At the other end of the returns spectrum, the reflationary environment has been negative for risk-free assets, with a negative return on government bonds of the major economies over the period. Those relative asset class moves represent a stark change from recent years, when both risk-free and assets have generally moved together. The rise in US government bond yields has reflected an increase in both real rates and market-based expectations of inflation. That increase in term premia (both real and inflation) has permeated across most of the world (Figure 5). While we expect bond yields in developed markets to move higher, supported by a stronger global economy and a gradual turn in monetary policy, there will likely need to be a new catalyst in the near-term to see yields move beyond what is priced into forward rate markets. That catalyst may be the Trump administration providing more clarity on the expected tax cuts. Or it could be a move higher in commodity prices driven by changes in either demand or supply conditions. But risks also lie in the other direction, most notably the increasing nationalist political agenda around the world and the potential for protectionist policies leading to a full-blown trade war. In emerging markets, the same risks dominate, however, the fundamental backdrop continues to be supportive. We think that the local currency debt markets are likely to outperform hard currency, with long-term valuations far more attractive in the former.

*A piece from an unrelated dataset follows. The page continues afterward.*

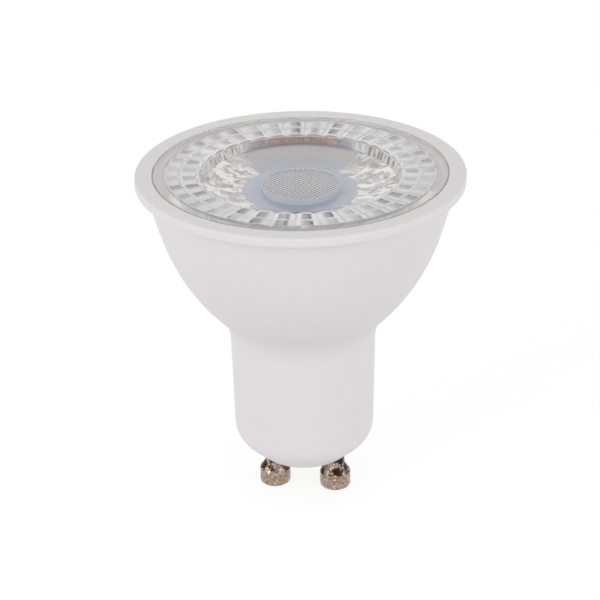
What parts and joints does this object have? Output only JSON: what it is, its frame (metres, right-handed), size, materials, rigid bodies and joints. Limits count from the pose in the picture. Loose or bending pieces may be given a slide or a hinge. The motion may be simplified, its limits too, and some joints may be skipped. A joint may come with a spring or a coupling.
{
  "type": "gu10 spotlight bulb",
  "caption": "Mains reflector spotlight bulb with white bowl body, faceted clear collimator lens and twin mushroom-head twist-lock pins.",
  "frame": {"origin": "on the lamp's axis at the level of the pins' feet", "axes": "+Z along the lamp's axis to the lens; the two contact pins stand on the X axis, 10 mm apart; the inner driver board is square to Y"},
  "size_m": [0.05, 0.05, 0.056],
  "materials": {
    "body_plastic": "fine satin moulded white",
    "lens_clear": "clear polished moulding",
    "pin_plating": "dull tarnished nickel plating on brass",
    "cup_coat": "pressed sheet with a white coat",
    "pad_silicone": "soft matt pad",
    "lamp_board_coat": "white coated face",
    "dam_silicone": "satin white bead",
    "phosphor": "smooth yellow fill",
    "screw_steel": "zinc plated",
    "board_laminate": "green coated glass-fibre sheet",
    "capacitor_sleeve": "shrunk dark sleeve",
    "film_case": "dipped case",
    "ferrite": "matt sintered",
    "winding_copper": "varnished copper wire",
    "resistor_coat": "smooth lacquer",
    "package_black": "moulded black",
    "chip_ceramic": "glazed",
    "wire_white": "smooth insulation"
  },
  "bodies": {
    "root": {"housing": "body_plastic", "lens": "lens_clear", "pin_left": "pin_plating", "pin_right": "pin_plating", "heat_cup": "cup_coat", "thermal_pad": "pad_silicone", "lamp_board": "lamp_board_coat", "emitter_dam": "dam_silicone", "emitter": "phosphor", "board_screw_left": "screw_steel", "board_screw_right": "screw_steel", "driver_board": "board_laminate", "bulk_capacitor": "capacitor_sleeve", "film_capacitor": "film_case", "choke_core": "ferrite", "choke_winding": "winding_copper", "fuse_resistor": "resistor_coat", "bridge_rectifier": "package_black", "driver_chip": "package_black", "fast_diode": "package_black", "sense_resistor_lower": "chip_ceramic", "sense_resistor_upper": "chip_ceramic", "input_wire_left": "wire_white", "input_wire_right": "wire_white", "output_wire_left": "wire_white", "output_wire_right": "wire_white"}
  },
  "joints": []
}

Following the strong performance of the dollar after the US election, where it rose against all major currencies, this year has seen somewhat of a reversal (Figure 6). In particular, high yielding emerging market currencies have outperformed on the improvement in global growth and decline in broader market volatility. With the hopes of an early and large US fiscal stimulus waning, alongside a number of early mis-steps by the Trump administration, the support for the dollar has eased. That was despite an earlier than expected rate hike from Federal Reserve. With two more Fed hikes this year largely discounted in the market, the scope for further near-term dollar strength will likely depend on developments in other markets.